I use the standalone XTB's I bought at the beginning with my own mini-timers, Controlinc Maxis and other line transmitters to guarantee that they can blast around any signal suckers that crept into the house. Not sure how the second frame looks, with the two 25+V signals on the line at the same time, but perhaps that's why I can hear the X-10 signal buzzing faintly from the remote chime module when I plug it in nearby. (-: Sounds like little bumble bees and different commands have clearly differnt "zzzzt zzzzt zzzzt" patterns. I have nothing that would tell me how many volts in the combined signal unless I recalibrate or attenuate the sensitivity of my meters. That's another question for Jeff to answer . . . What happens when an XTB signal is repeated by an XTBIIR? What are the voltage levels for the first and second (repeated) frames?
It is unusual for all of a residence to be on a single phase. If the house has any 240V receptacles - for a dryer or stove - then it is supplied with
120/240V split phase. Back in the early days of X10, most smaller homes didn't even need signal couplers. There were virtually no "signal suckers", so even the relatively small amount of signal that coupled through the utility transformer was adequate to drive modules on the opposite phase. Such a situation is relatively rare today, but you may have an installation where your worst "signal suckers" are on the driven phase so the little signal that makes it to the opposite phase is not further attenuated.

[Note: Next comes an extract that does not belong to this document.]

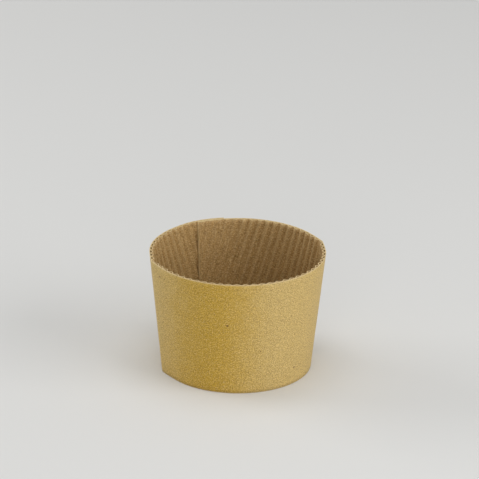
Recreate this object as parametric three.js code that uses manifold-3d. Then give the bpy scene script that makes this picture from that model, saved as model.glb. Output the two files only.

While optimum performance is obtained with the XTB-IIR near the distribution panel where it can directly drive both phases, it is certainly possible to install it anywhere in the home. A number of people have wired it to a dryer plug. That will also drive both phases, and there will not be too much signal lost if the run to the main distribution panel is relatively short. The XTB-IIR can certainly be plugged into just a single phase. If you do have all your X10 devices on one phase as we do here, then it isn't even necessary to include a passive coupler to propagate its strong signal over to the opposite phase. Because X10 signal strengths decrease as they move away from any X10 transmitter, the closer the XTB-IIR is to the main distribution panel, the stronger signals will be throughout the entire home.